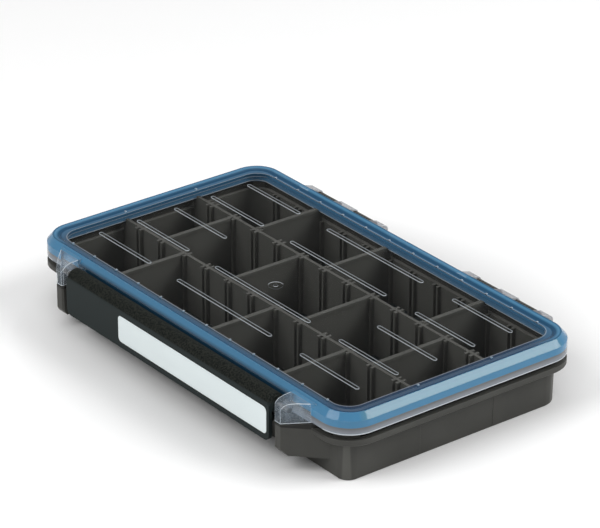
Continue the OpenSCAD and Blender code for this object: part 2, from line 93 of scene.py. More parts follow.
class Graph:
    """A thin layer over a material's nodes that keeps the recipes below short."""

    def __init__(self, name: str) -> None:
        """Starts a material with a Principled shader and object coordinates.

        Args:
            name: The material's name.
        """
        self.material: bpy.types.Material = bpy.data.materials.new(name)
        self.material.use_nodes = True
        self.nodes = self.material.node_tree.nodes
        self.links = self.material.node_tree.links
        self.shader: bpy.types.Node = self.nodes["Principled BSDF"]
        coordinates = self.nodes.new("ShaderNodeTexCoord")
        self.place: Socket = coordinates.outputs["Object"]
        self.direction: Socket = coordinates.outputs["Normal"]

    def set(self, **values: float | Colour) -> None:
        """Sets the shader's own sockets.

        Args:
            **values: Socket names, with underscores for spaces, and their values.
        """
        for name, value in values.items():
            if isinstance(value, tuple):
                value = (*value, 1.0)
            self.shader.inputs[name.replace("_", " ")].default_value = value

    def link(self, source: Socket, socket: str) -> None:
        """Joins an output to one of the shader's sockets."""
        self.links.new(source, self.shader.inputs[socket])

    def noise(self, scale: float, detail: float = 2.0, roughness: float = 0.5) -> Socket:
        """Adds a noise field over the piece.

        Args:
            scale: Waves per metre.
            detail: Octaves.
            roughness: How strong the finer octaves are.

        Returns:
            The field's value, from 0 to 1.
        """
        node = self.nodes.new("ShaderNodeTexNoise")
        node.inputs["Scale"].default_value = scale
        node.inputs["Detail"].default_value = detail
        node.inputs["Roughness"].default_value = roughness
        self.links.new(self.place, node.inputs["Vector"])
        return node.outputs["Fac"]

    def _component(self, vector: Socket, axis: Axis) -> Socket:
        """Takes one component of a vector.

        Args:
            vector: The vector.
            axis: Which component.

        Returns:
            The component.
        """
        node = self.nodes.new("ShaderNodeSeparateXYZ")
        self.links.new(vector, node.inputs[0])
        return node.outputs[axis.value]

    def axis(self, axis: Axis) -> Socket:
        """One coordinate of the shaded point, in metres."""
        return self._component(self.place, axis)

    def facing(self, axis: Axis) -> Socket:
        """One component of the surface's direction on the piece itself, whatever its pose."""
        return self._component(self.direction, axis)

    def grazing(self) -> Socket:
        """Tells how steeply the surface is seen.

        Returns:
            0 where it is seen face on, 1 where it is seen along itself.
        """
        node = self.nodes.new("ShaderNodeLayerWeight")
        node.inputs["Blend"].default_value = 0.5
        return node.outputs["Facing"]

    def front_only(self) -> Socket:
        """1 where a surface is seen from its own side, 0 from behind."""
        return self.rest(self.nodes.new("ShaderNodeNewGeometry").outputs["Backfacing"])

    def math(self, operation: Sum, *values: Socket | float) -> Socket:
        """Runs a Math node.

        Args:
            operation: What it works out.
            *values: Outputs or numbers, in the order of its sockets.

        Returns:
            The result.
        """
        node = self.nodes.new("ShaderNodeMath")
        node.operation = operation.value
        for value, socket in zip(values, node.inputs):
            if isinstance(value, (int, float)):
                socket.default_value = value
            else:
                self.links.new(value, socket)
        return node.outputs[0]

    def product(self, first: Socket | float, *others: Socket | float) -> Socket:
        """Multiplies values.

        Args:
            first: The first value.
            *others: The values that it is multiplied by.

        Returns:
            The product.
        """
        for other in others:
            first = self.math(Sum.MULTIPLY, first, other)
        return first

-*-

▶ **Instructions for the task**: Repeat the data above exactly.

▶ **Output below**:
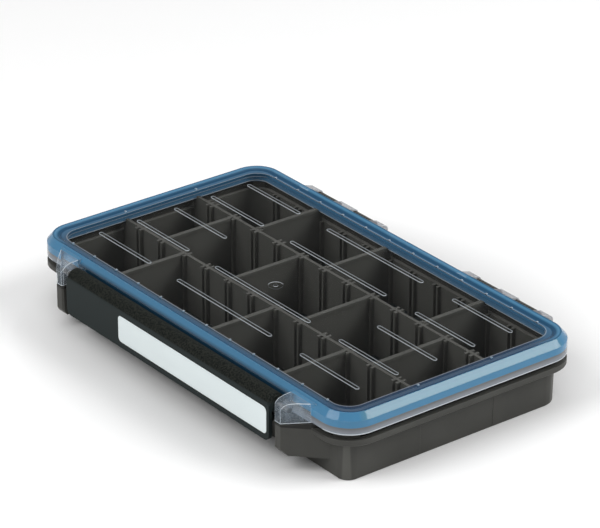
Continue the OpenSCAD and Blender code for this object: part 2, from line 93 of scene.py. More parts follow.
class Graph:
    """A thin layer over a material's nodes that keeps the recipes below short."""

    def __init__(self, name: str) -> None:
        """Starts a material with a Principled shader and object coordinates.

        Args:
            name: The material's name.
        """
        self.material: bpy.types.Material = bpy.data.materials.new(name)
        self.material.use_nodes = True
        self.nodes = self.material.node_tree.nodes
        self.links = self.material.node_tree.links
        self.shader: bpy.types.Node = self.nodes["Principled BSDF"]
        coordinates = self.nodes.new("ShaderNodeTexCoord")
        self.place: Socket = coordinates.outputs["Object"]
        self.direction: Socket = coordinates.outputs["Normal"]

    def set(self, **values: float | Colour) -> None:
        """Sets the shader's own sockets.

        Args:
            **values: Socket names, with underscores for spaces, and their values.
        """
        for name, value in values.items():
            if isinstance(value, tuple):
                value = (*value, 1.0)
            self.shader.inputs[name.replace("_", " ")].default_value = value

    def link(self, source: Socket, socket: str) -> None:
        """Joins an output to one of the shader's sockets."""
        self.links.new(source, self.shader.inputs[socket])

    def noise(self, scale: float, detail: float = 2.0, roughness: float = 0.5) -> Socket:
        """Adds a noise field over the piece.

        Args:
            scale: Waves per metre.
            detail: Octaves.
            roughness: How strong the finer octaves are.

        Returns:
            The field's value, from 0 to 1.
        """
        node = self.nodes.new("ShaderNodeTexNoise")
        node.inputs["Scale"].default_value = scale
        node.inputs["Detail"].default_value = detail
        node.inputs["Roughness"].default_value = roughness
        self.links.new(self.place, node.inputs["Vector"])
        return node.outputs["Fac"]

    def _component(self, vector: Socket, axis: Axis) -> Socket:
        """Takes one component of a vector.

        Args:
            vector: The vector.
            axis: Which component.

        Returns:
            The component.
        """
        node = self.nodes.new("ShaderNodeSeparateXYZ")
        self.links.new(vector, node.inputs[0])
        return node.outputs[axis.value]

    def axis(self, axis: Axis) -> Socket:
        """One coordinate of the shaded point, in metres."""
        return self._component(self.place, axis)

    def facing(self, axis: Axis) -> Socket:
        """One component of the surface's direction on the piece itself, whatever its pose."""
        return self._component(self.direction, axis)

    def grazing(self) -> Socket:
        """Tells how steeply the surface is seen.

        Returns:
            0 where it is seen face on, 1 where it is seen along itself.
        """
        node = self.nodes.new("ShaderNodeLayerWeight")
        node.inputs["Blend"].default_value = 0.5
        return node.outputs["Facing"]

    def front_only(self) -> Socket:
        """1 where a surface is seen from its own side, 0 from behind."""
        return self.rest(self.nodes.new("ShaderNodeNewGeometry").outputs["Backfacing"])

    def math(self, operation: Sum, *values: Socket | float) -> Socket:
        """Runs a Math node.

        Args:
            operation: What it works out.
            *values: Outputs or numbers, in the order of its sockets.

        Returns:
            The result.
        """
        node = self.nodes.new("ShaderNodeMath")
        node.operation = operation.value
        for value, socket in zip(values, node.inputs):
            if isinstance(value, (int, float)):
                socket.default_value = value
            else:
                self.links.new(value, socket)
        return node.outputs[0]

    def product(self, first: Socket | float, *others: Socket | float) -> Socket:
        """Multiplies values.

        Args:
            first: The first value.
            *others: The values that it is multiplied by.

        Returns:
            The product.
        """
        for other in others:
            first = self.math(Sum.MULTIPLY, first, other)
        return first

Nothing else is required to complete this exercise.